Von 1922 an erscheint das
Odeon Markenzeichen wieder auf den Schallplattenetiquetten. In einer
Anzeige wird darauf hingewiesen, dass nur „Disco Nacional“
Schallplatten mit dem Odeon Markenzeichen authentisch sind.
Im folgenden Jahr
erweitert sich das Repertoire der Nacional-Odeon. Neue argentinische
Musiker werden unter Vertrag genommen, wie zum Beispiel Francisco
Canaro, Pacho Maglio und Juan Carlos Cobián. Mit dem
„Zigeunerorchester Sandor Jozsi“ ist auch Musik aus Deutschland
vertreten. Sandor Jozsi ist ein Pseudonym für den Violinisten Dajos
Béla, der ein Tanzorchester in Berlin leitete und bei Odeon unter
Vertrag stand. Er wird mit seinem Jazz-Orchester zum festen
Bestandteil der Odeon-Liste in Deutschland und Argentinien.
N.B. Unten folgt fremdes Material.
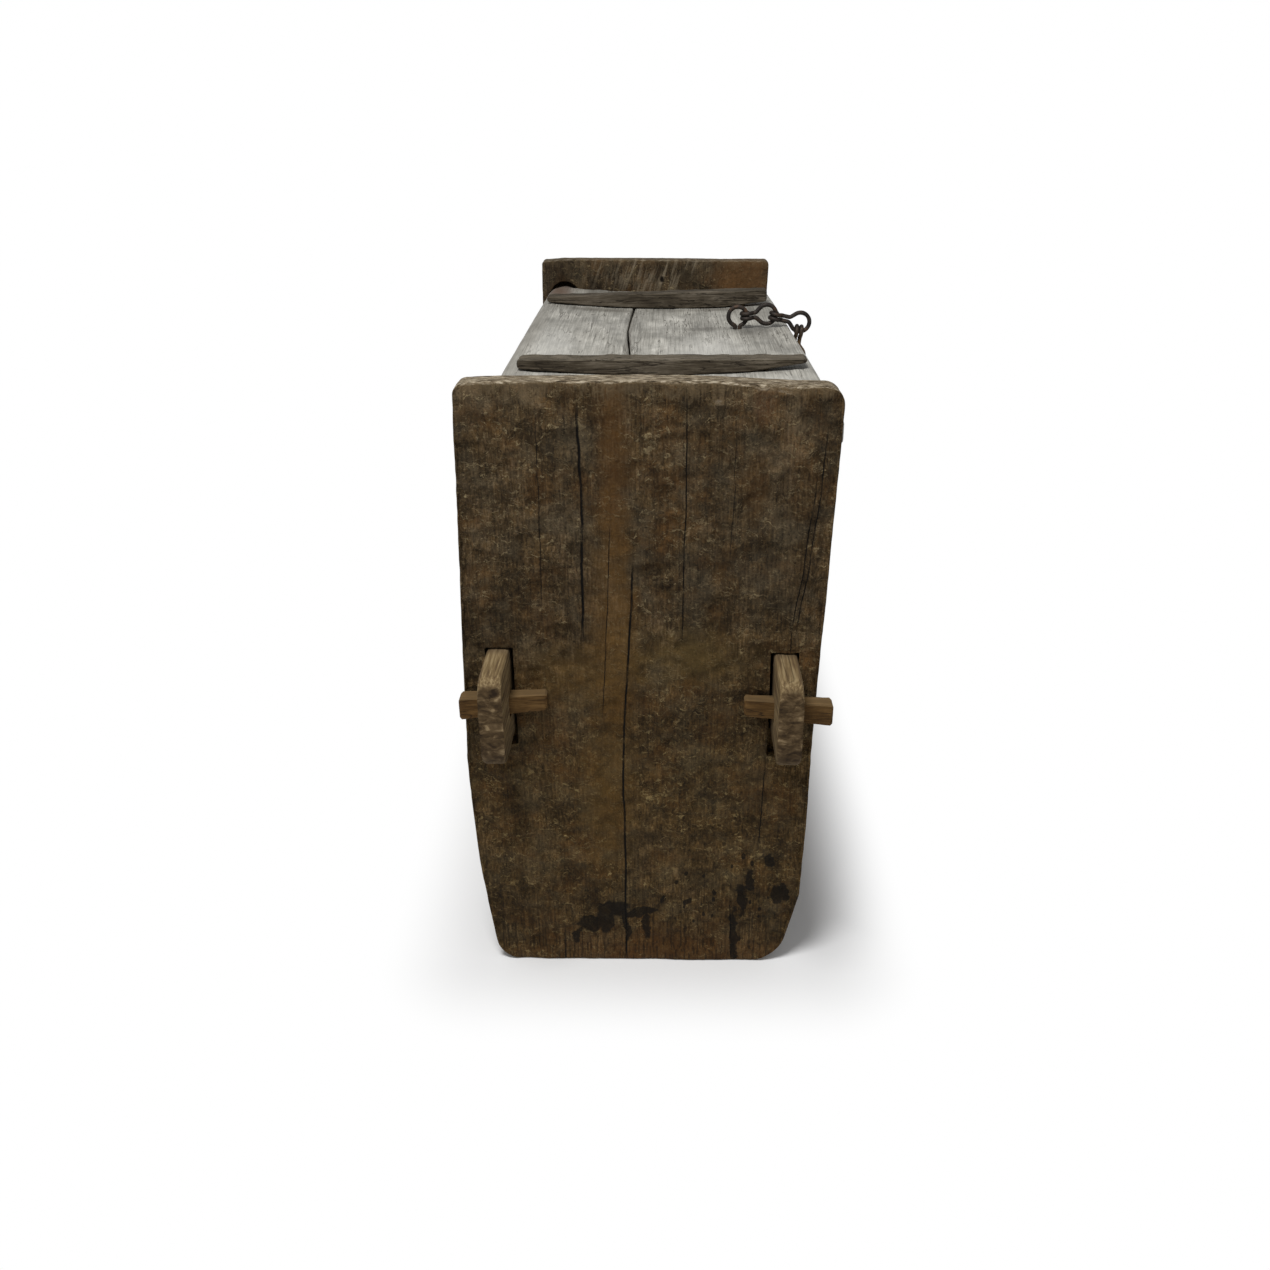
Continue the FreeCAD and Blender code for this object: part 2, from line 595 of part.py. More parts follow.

Odeon bleibt bis in die dreißiger Jahre ein wichtiger
Verbindungspunkt zwischen Musik und Musikern in Argentinien und
Europa. Odeon bietet Schallplatten von Firpo, Canaro, Fresedo und
anderen in Europa zum Verkauf an. Wenn Glücksmanns Musiker nach Europa kommen—wie
zum Beispiel Carlos Gardel—machen sie Aufnahmen mit Odeon. Dajos
Béla, der als Jude 1933 Deutschland verlassen muss, siedelt sich in
Argentinien an, gründet ein Orchester und komponiert Musik für
Filme, die von Francisco Canaro produziert werden.